History Making

History Making

Ageless Copper

Predictably, we have serious misgivings about cooking on plastics and stainless steel. But we respect stainless steel. For instance, in bike parts and sailing tackle, if it’s not aluminum alloy or carbon fiber, stainless is what you want pretty much everywhere.

For cooking, however, there are better, more efficient, more culinary, less industrialized choices.

 

In the history of cookery, copper and tin have been at the forefront of every major step forward, not only during the Copper Age but like when the great Auguste Escoffier discovered that tin linings for canned goods would prevent the French army from dropping in its boots from botulism and lead poisoning. He picked up that fact from a study of how his copper pots and pans were made. That little advance netted him the Legion d’ Honneur, a place in history as the father of modern French technique (and as arguably the world’s first celebrity chef), and may have something to do with the tradition of copper being known as the chef’s “metal of honor”.
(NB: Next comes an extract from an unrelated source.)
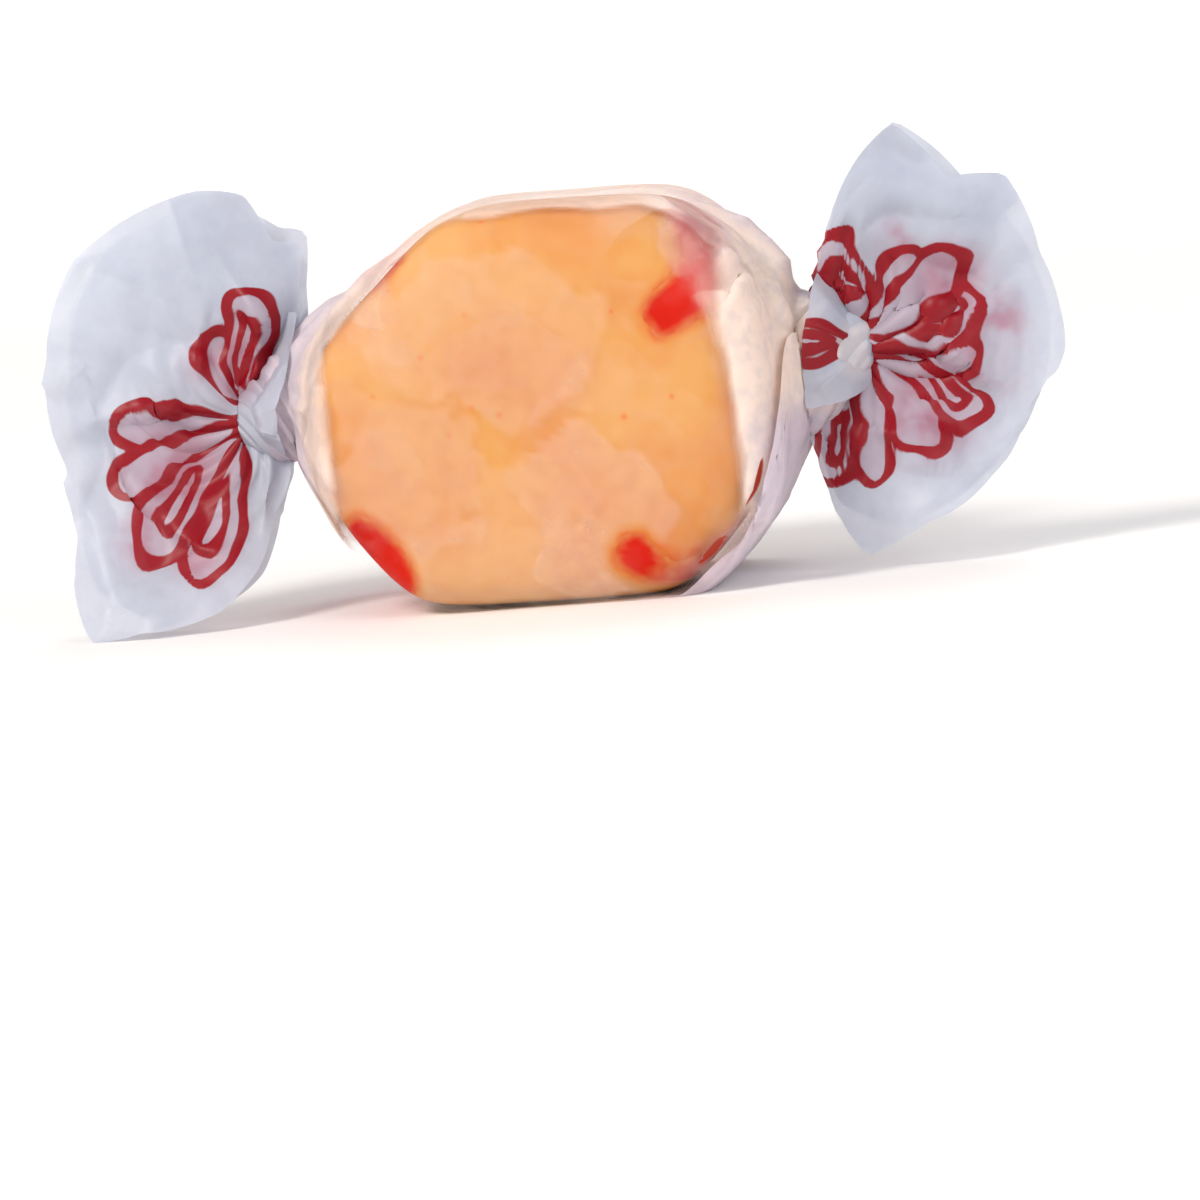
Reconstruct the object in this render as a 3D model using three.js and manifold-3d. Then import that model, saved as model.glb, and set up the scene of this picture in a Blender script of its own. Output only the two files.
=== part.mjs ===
// Salt water taffy: a short pulled-sugar drum with four coloured stripes, rolled in one sheet of
// wax paper whose two ends are twisted and fanned out flat.
//
// Millimetres. +X runs along the twists, +Z is up and -Y is the face that is looked at.
// The origin is on the floor, in the middle of the small flat that the taffy rests on.

import * as THREE from 'three';
import Module from 'manifold-3d';
import { mergeVertices } from 'three/addons/utils/BufferGeometryUtils.js';

const wasm = await Module();
wasm.setup();

const DEGREE = Math.PI / 180;

// ---- driving dimensions -------------------------------------------------------------------

const drum = {
  centreX: 0.25,
  centreZ: 9.9,
  halfDepth: 8.0, // along Y, so the drum is 16 mm from face to face
  edgeExponent: 8, // how tightly the face turns into the side
  facetExponent: 16, // how tightly one pressed flat turns into the next
  rings: 16,
  spokes: 48,
  // The flats pressed into the round: direction from +X in degrees, distance from the axis,
  // and how far the paper stands off there.
  facets: [
    [2, 10.2, 0.7],
    [43, 10.75, 0.7],
    [88, 9.15, 0],
    [132, 9.4, 0],
    [178, 10.6, 0],
    [219, 11.0, 0],
    [268, 9.55, 0],
    [316, 10.6, 1.2],
  ],
};

const stripe = {
  angles: { upper_right: 35, upper_left: 128, lower_left: 217, lower_right: 303 },
  inset: 0.9, // from the rim of the face to the middle of the stripe
  halfWidth: 1.75, // along the rim
  halfHeight: 2.1, // towards the axis
  clearance: 0.3, // between a stripe and the groove that it fills
  sides: 16,
};

const paper = {
  thickness: 0.24,
  gap: 0.48, // from the candy to the inside of the paper
  lapGap: 0.16, // between the two layers where the sheet laps over itself
  lap: 45, // degrees of the loop that are covered twice
  startAngle: 142.5, // loop angle of the outer edge of the sheet, on the lower rim of the front face
  climb: [5, 11, 12], // this edge climbs to the right: from x, to x, degrees
  columnStep: 7.5, // degrees of the loop from one column of the mesh to the next
  rows: 18,
};

// The paper leaves the candy as a cone that ends at the throat, is twisted tight from the
// throat to the knot, and opens behind the knot as a flattened fan of two layers. The rim of a
// fan is given as [degrees, millimetres] from the knot, 0 straight outwards and positive
// upwards: the front layer from its upper fold to its lower fold, then the back layer upwards.
const wings = {
  left: {
    side: -1,
    throat: { x: -12.3, z: 10.8, radius: 2.8 },
    knot: { x: -15.3, z: 9.75, radius: 1.25 },
    lead: -14, // degrees that the sheet has turned at the throat
    twist: -150, // and at the knot
    front: [[136, 4.2], [129, 5.0], [120, 6.9], [113.5, 9.5], [105, 9.2], [96, 11.3], [84, 11.7],
      [50, 11.7], [24, 10.1], [-10, 8.9], [-30, 9.6], [-45, 11.5], [-52, 12.2], [-64, 10.8],
      [-84, 9.1], [-96, 7.3], [-108, 4.8], [-118, 4.2], [-132, 3.5], [-146, 2.8]],
    back: [[-146, 2.8], [-132, 3.5], [-118, 4.2], [-108, 5.2], [-96, 7.3], [-66, 10.4], [-40, 10.6],
      [-8, 8.5], [26, 9.8], [60, 11.2], [88, 11.0], [105, 9.8], [113.5, 9.9], [120, 7.4], [136, 4.2]],
    lean: { upper: 1.2, lower: -6.5, outward: -1.0 }, // along Y at full reach over, under and past the knot
  },
  right: {
    side: 1,
    throat: { x: 12.9, z: 10.2, radius: 3.2 },
    knot: { x: 16.4, z: 10.95, radius: 1.25 },
    lead: -40,
    twist: -120,
    front: [[150, 3.6], [138, 3.7], [123, 3.8], [106, 5.6], [92, 8.4], [79, 11.0], [60, 9.1],
      [46.5, 10.7], [24, 9.5], [-6, 9.5], [-26, 8.5], [-50, 8.8], [-76, 9.0], [-95, 10.3],
      [-101, 9.1], [-109, 7.5], [-118, 6.2], [-130, 5.2], [-146, 4.2]],
    back: [[-146, 4.2], [-130, 5.2], [-118, 6.2], [-104, 8.2], [-84, 9.3], [-50, 8.5], [-10, 8.8],
      [30, 9.0], [55, 9.2], [79, 11.0], [92, 8.4], [106, 5.6], [123, 3.8], [138, 3.7], [150, 3.6]],
    lean: { upper: -1.0, lower: -1.5, outward: 1.5 },
  },
};

const fan = {
  fullReach: 11.5,
  halfGap: [[0, 0.6], [0.3, 0.85], [1, 1.5]], // [share of the full reach, half the way between the layers]
  startReach: 0.35, // hidden in the knot
  foldHeight: 1.1,
  folds: [[3, 0.5, 20], [5, 0.3, 140], [8, 0.2, 250]], // waves over the whole fan, share, phase
  columnStep: 13,
  rows: 8,
};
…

The first metal age was the Copper Age, and some of the first metal tools were for cooking. The first metal alloys were of copper and tin, leading to the Bronze Age. Copper and tin have literally accompanied mankind on our cultural path, harmonizing each step of the way with human needs and with the environment. This is no less true today than it was 7500 years ago.

We’re suckers for a good story.

Separation anxiety? With copper and tin you can fuhgeddaboudit.

Tin, like copper, is many times more thermally efficient than stainless steel. That makes it a much better choice for lining copper pots and pans. Leaving an empty stainless-lined copper pot on heat will delaminate the lining (owing to vastly different expansion coefficients). It takes a long time, frankly a lot longer than it would take to damage a tin lining, but once your stainless lining delaminates, well, that pot, along with its copper, is ruined.

Likewise, the expansion coefficients of iron and the enamels that are often used to coat it are vastly different. Over time and repeated heating and cooling enamel will delaminate from iron, regardless of whether the pot was ever heated empty or not. Once that happens, that pot is a goner.

(Pro-tip: It’s never a good idea to heat any lined pot empty. Naked iron and carbon steel are about the only cooking surfaces that can be safely preheated empty without risking your investment.)

The one cookware lining that can be renewed to 100% good-as-new is tin over copper. Whether damaged or aged, copper cookware lined with tin can be restored time and again, making for a pot that will literally last centuries.

Your great grandchildren will thank you.